Quick Summary:  Exactly what it sounds like - an old robot with artificial intelligence, stored in a robot museum, discovers an anime and through it, the world of fandom and fanfiction, and tries its hand in it.

Review:  The first of four stories that I would be very happy to see win the award, this story is a really fun combination of the idea of a supposedly unemotional robot turning to fanfiction of a story with a similar-looking robot and the reactions that entail from that.  Think the Murderbot stories, but if Murderbot decided to not just consume the stories, but to actually try to write them and work with others who are interested in the same.  Utterly delightful.

3.  "Carnival Nine" by Caroline M. Yoachim (Beneath Ceaseless Skies May 2017)

Quick Summary:  In a world where days in a life are determined by clockwork springs wound each night by the "Maker", a young girl finds herself with more turns on average per day than most people, and goes to a Carnival to take advantage of her extra time, in a move that will affect the rest of her life, as she finds love and more.

Review:  I don't want to spoil anything in the above summary, because this is a story that deserves to be read in its entirety.  The result is at times bittersweet, at times heartwarming, and altogether beautiful.  The obvious allegory to real life works really well, and I teared up a little at times.

2.  "The Martian Obelisk" by Linda Nagata (Tor.com, July 19, 2017)

Quick Summary:  In a future where ecological and other disasters has led to an Earth which is on the road to annihilation, a woman with nothing left uses robots on Mars to try and build a gigantic obelisk/tower that will last for ages after humanity is dead, only to be interrupted by a mysterious rover from a seemingly dead colony on Mars approaching the construction.

Review:  I really struggled between this story and the below story as my pick for this award, it's really that good.  The setting is way too believable - although perhaps the main character in real life would be a lot more vain than the one here - and the story still provides a total surprise.  The final ending is one of a triumph of hope over cynicism, in the face of plenty to be absolutely cynical about, and this story really needs to be read especially in this dark time.  I'm spoiling already too much to say that, although obviously it's not a long story.

Must Read.

1.  "Welcome to your Authentic Indian Experience™" by Rebecca Roanhorse (Apex, August 2017)

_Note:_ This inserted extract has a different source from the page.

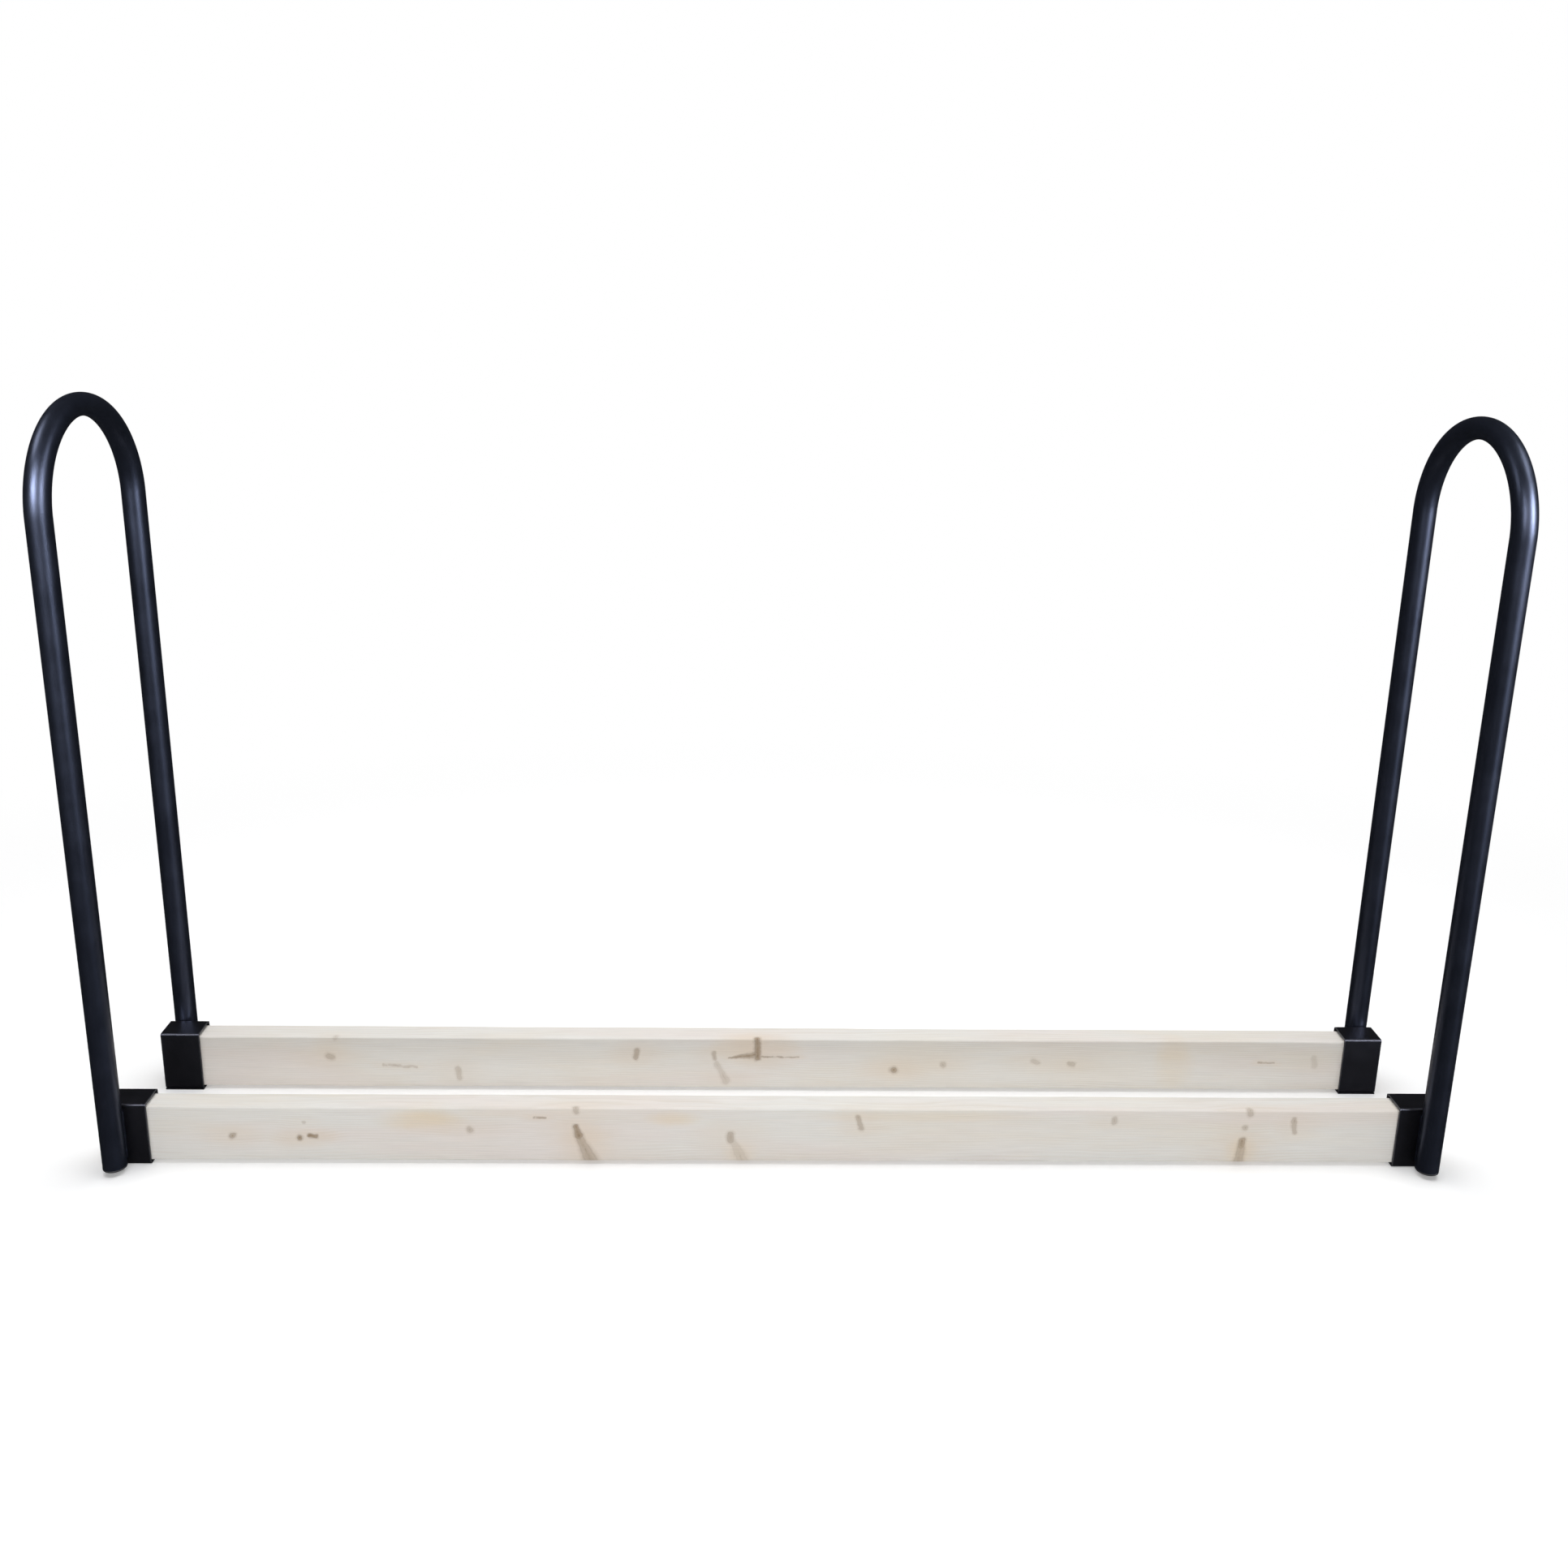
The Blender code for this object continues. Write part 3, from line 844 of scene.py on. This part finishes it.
def foot_cap(side, end, material):
    """A flanged insert with a ribbed hollow stem and a shallow ring on its underside."""
    node = f"{side}_{end}_foot_cap"
    low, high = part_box(node)
    tube_low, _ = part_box(f"{side}_upright_tube")
    radius = (high.x - low.x) / 2
    head = tube_low.z - low.z - HOLE_PLAY
    top = high.z - low.z
    stem = radius - TUBE_WALL - HOLE_PLAY
    core = stem - CAP_RIB_HEIGHT
    inside = core - CAP_STEM_WALL
    pitch = (top - head) / (CAP_RIBS + 0.5)
    profile = [(0.0, head + CAP_CHAMFER), (inside, head + CAP_CHAMFER), (inside, top)]
    profile += [(core - CAP_CHAMFER, top), (core, top - CAP_CHAMFER)]
    for rib in range(CAP_RIBS):
        rib_top = top - (rib + CAP_RIB_SPACE) * pitch
        for share, at_crest in CAP_RIB_STEPS:
            profile.append((stem if at_crest else core, rib_top - share * pitch))
    profile.append((core, head))
    quarter = [math.radians(90) * step / CAP_EDGE_STEPS for step in range(CAP_EDGE_STEPS + 1)]
    for angle in quarter:
        in_by, down_by = CAP_EDGE * (1 - math.sin(angle)), CAP_EDGE * (1 - math.cos(angle))
        profile.append((radius - in_by, head - down_by))
    for angle in quarter:
        in_by, up_by = CAP_EDGE * (1 - math.cos(angle)), CAP_EDGE * (1 - math.sin(angle))
        profile.append((radius - in_by, up_by))
    profile += [(radius * share, depth) for share, depth in CAP_RING]
    profile += CAP_GATE
    obj = mesh_object(f"{side}_{end}_cap", *turned(profile, CAP_SIDES), material, CAP_SMOOTH_ANGLE)
    obj.data.transform(Matrix.Translation(((low.x + high.x) / 2, (low.y + high.y) / 2, low.z)))
    return finished(obj, "cap_plastic", node)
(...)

Quick Summary:  A Native American who works in a VR setting giving customers "authentic" native experiences - such as "vision quests" - finds himself confronted with a strange White customer who seems to want more from him....the experience itself.

Review:  Again, I tried not to spoil in the above summary - as a short story it's hard not to spoil when summarizing, and this really deserves to be experienced as blind as possible.  Unlike the last three stories, this one is not optimistic at all - a scifi/fantasy story featuring appropriation of Native identity and life on multiple different levels obviously can't be.  An example of the genre at its very finest, using scifi/fantasy trappings to illustrate a real word problem of utter seriousness in a way that should horrify even the most ignorant individual and get them thinking.

Must Read, and as this story was the one that won the Nebula, probably the favorite to win the Hugo as well.  Deservedly so.